Since their childhood, every single day of their life, humans develop new skills by interacting with the environment they live in. In a never ending process from crawling to walking such improvements occur at all levels, from speaking new words, tasting new foods and making new experiences. When this happens, new brain connections – referred to as synapses – are formed. Synapses are continuously changing, as new experiences flow in the life of an individual or organism. What synapses essentially do is storing all the new insights one gains during any form of interaction with the environment.
When Frank Rosenblatt invented the artificial neuron, also known as the perceptron, back in 1958, he was inspired by the way the human brain learns new abilities (details about his seminal work can be found in ).
As depicted in the figure below, Rosenblatt’s perceptron takes a weighted sum of inputs , applies a transformation called activation function and outputs 1 if the weighted sum is greater than a certain threshold and 0 otherwise. The weights represent a mathematical trick that mimics the behaviour of the synapses in a real brain, just without any chemistry involved. Initially, they are set to small random values and later they are modified such that the output produced by the network matches the desired output (i.e. the target). This process, referred to as training, is crucial. In fact, the weights are changed in such a way that the network learns a certain task, that is not feasible with the initial random values.
Learning suitable weights is the same mechanism behind modern deep learning algorithms, which are nothing more than layers of artificial neurons connected to each other. Indeed, as explained in a previous post, one of the reasons of the successes of deep learning is attributed to the possibility of training the weights of large neural networks on big datasets by means of innovative gradient descent-based techniques.
What if hours and hours of training neural networks on powerful GPUs were not necessary? In other words, could one just use some random values and have a model that is capable of providing meaningful predictions?
As crazy as it sounds, some researchers have showed this is definitely possible. After all, it’s time for God to play dice…
In their paper titled “Weight agnostic neural networks” and referenced in , Adam Gaier and David Ha have shown that some neural network architectures can reach state-of-the-art accuracy without learning any weights.

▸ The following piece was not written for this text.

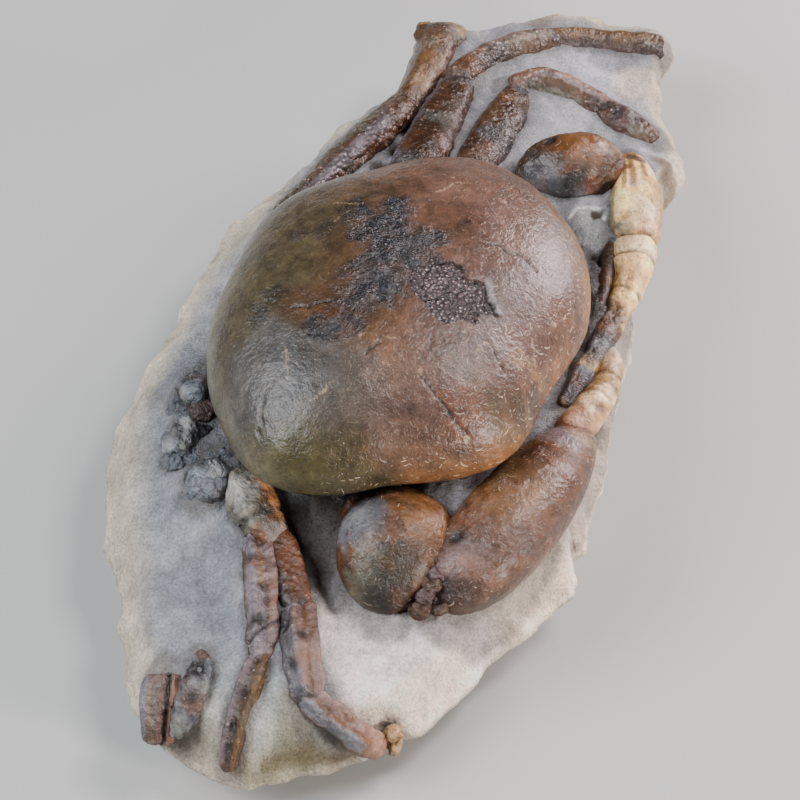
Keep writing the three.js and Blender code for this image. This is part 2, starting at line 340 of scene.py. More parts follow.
class Finish:
    # One material. Patterns are sized in millimetres on Object coordinates.
    def __init__(self, name):
        self.material = bpy.data.materials.new(name)
        self.material.use_nodes = True
        self.tree = self.material.node_tree
        self.tree.nodes.clear()
        self.place = self.node("TexCoord", output="Object")
        self.normal = self.node("NewGeometry", output="Normal")

    def node(self, kind, settings=None, sockets=None, output=0):
        made = self.tree.nodes.new("ShaderNode" + kind)
        for key, value in (settings or {}).items():
            setattr(made, key, value)
        for key, value in (sockets or {}).items():
            socket = made.inputs[key]
            if isinstance(value, Wire):
                self.tree.links.new(value.socket, socket)
            else:
                socket.default_value = value
        if output is None:
            return made
        return Wire(self, made.outputs[output])

    def attribute(self, name, output="Fac"):
        return self.node("Attribute", {"attribute_name": name}, output=output)

    def noise(self, size, detail, roughness):
        return self.node("TexNoise", None, {"Vector": self.place, "Scale": 1 / (size * mm),
                                            "Detail": detail, "Roughness": roughness})

    def cells(self, size, feature="F1", output="Distance"):
        return self.node("TexVoronoi", {"feature": feature},
                         {"Vector": self.place, "Scale": 1 / (size * mm)}, output)

    def vector(self, operation, *values, output=0):
        return self.node("VectorMath", {"operation": operation}, dict(enumerate(values)), output)

    def mix(self, factor, first, second, blend="MIX"):
        first, second = ((*c, 1) if isinstance(c, tuple) else c for c in (first, second))
        settings = {"data_type": "RGBA", "blend_type": blend}
        return self.node("Mix", settings, {0: factor, 6: first, 7: second}, 2)

    def times(self, tint, shade):
        return self.mix(1.0, tint, shade, "MULTIPLY")

    def bump(self, height, depth):
        return self.node("Bump", None, {"Height": height, "Distance": depth * mm})

    def flecks(self, spacing, length, width, bend, share):
        # Short bent strokes, one in each cell of a Voronoi pattern, turned at random in the surface:
        # within `width` of a parabola and within a random part of `length` from its middle, in `share`
        # of the cells, some fainter than others.
        made = self.cells(spacing, output=None)
        centre, colour = (Wire(self, made.outputs[key]) for key in ("Position", "Color"))
        random = self.vector("SUBTRACT", colour, (0.5, 0.5, 0.5))
        forward = self.vector("NORMALIZE", self.vector("CROSS_PRODUCT", self.normal, random))
        aside = self.vector("CROSS_PRODUCT", self.normal, forward)
        offset = self.vector("SUBTRACT", self.place, centre)
        run = self.vector("DOT_PRODUCT", offset, forward, output="Value") / mm
        off = self.vector("DOT_PRODUCT", offset, aside, output="Value") / mm
        halfway = bend * length * length * 0.4   # puts the middle of the bend in the middle of the cell
        bent = (off + bend * run * run - halfway).maths("ABSOLUTE")
        parts = self.node("SeparateColor", None, {0: colour}, None)
        green, blue = (Wire(self, parts.outputs[key]) for key in ("Green", "Blue"))
        reach = run.maths("ABSOLUTE") / (green * 1.1 * length + 0.35 * length)
        stroke = bent.step(width, width * 0.35) * reach.step(1, 0.6)
        return stroke * blue.step(1 - share, 1.0)

    def finish(self, **sockets):
        named = {key.replace("_", " "): value for key, value in sockets.items()}
        shader = self.node("BsdfPrincipled", None, named)
        self.node("OutputMaterial", None, {"Surface": shader}, None)
        return self.material


# What a leg or claw part has where it says nothing else: `high` is height over width, `blunt` how square the
# ends are, `square` the power of the section's sine and cosine, and `reach` draws the ends out, in
# millimetres, until neighbours meet at the joint. `crackle` is how clear the crevices are.
plainLimb = {
    "high": 0.85, "blunt": 3, "square": 1, "reach": (0, 0), "crackle": 0.0,
    "keels": [], "lumps": [], "grooves": [], "cracks": [], "stripes": [], "patches": [], "knobs": [],
}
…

The core idea is based on a change of perspective, where training a neural network no longer means finding the optimal weights via gradient descent. In fact, training consists of searching for an optimal architecture the performance of which is not sensitive to the values of its weights. In this case, training is directly performed by the network topology alone. Searching for such an optimal architecture starts with generating an initial population of neural networks with few connections and no hidden layers. In each network only one single random shared weight is used and all the connections use the same value for the weights, which is just random.
After an initial population of networks is established and ranked according to their performance, the process continues with subsequent training iterations, during which a new population of networks is generated by modifying the best performing architecture thus far. The process continues until such a performance no longer improves. To be more specific, at each training epoch the networks are modified by randomly inserting new nodes, adding new connections, changing the activation function, or a combination of the three. As more and more iterations are performed, only the best architectures survive, just like with genetic algorithms (for the interested reader, an introduction to genetic algorithms is referenced in ).
The best network architecture is the one that performs consistently well with a wide range of random weights. This, in turn, means that such weights are not really critical in determining the accuracy of the model. Obviously, between two different network architectures with similar performance, the simpler architecture is preferred. What is surprising is that, in contrast to the conventional deep learning models that only perform correct predictions after extensively tuning their weights, weight agnostic neural networks (WANNs) have the tendency to perform well with just one random weight considered for all the connections. Moreover, they perform even better and reach state-of-the-art accuracy if the weights are trained like in a standard setting.
Researchers have tested this approach on the MNIST database of handwritten digits, the de-facto benchmark to compare machine learning methods on multi-class classification tasks, and shown that WANNs can classify MNIST digits as good as a single layer neural network with thousands of weights trained by gradient descent. The fact that no training of the weights was involved makes the entire experiment unique.
In the last 20 years, many powerful deep learning architectures have been proposed. From Long-short-term-memory networks (LSTMs) that allowed to reach breakthrough performances in sequence modeling tasks such as machine translation, speech recognition, time-series forecasting, to Convolutional Neural Networks (CNNs) and Residual Networks that represent the state-of-the-art in computer vision problems like object detection and image classification, what all these networks have in common is that they require substantial training effort. In contrast, it seems that WANNs do not require such massive training tasks to take place.
To conclude, this new approach has all the properties to facilitate the discovery of new architectures that can help solving more challenging problems in several business and scientific domains, just like LSTMs and CNNs have done so far.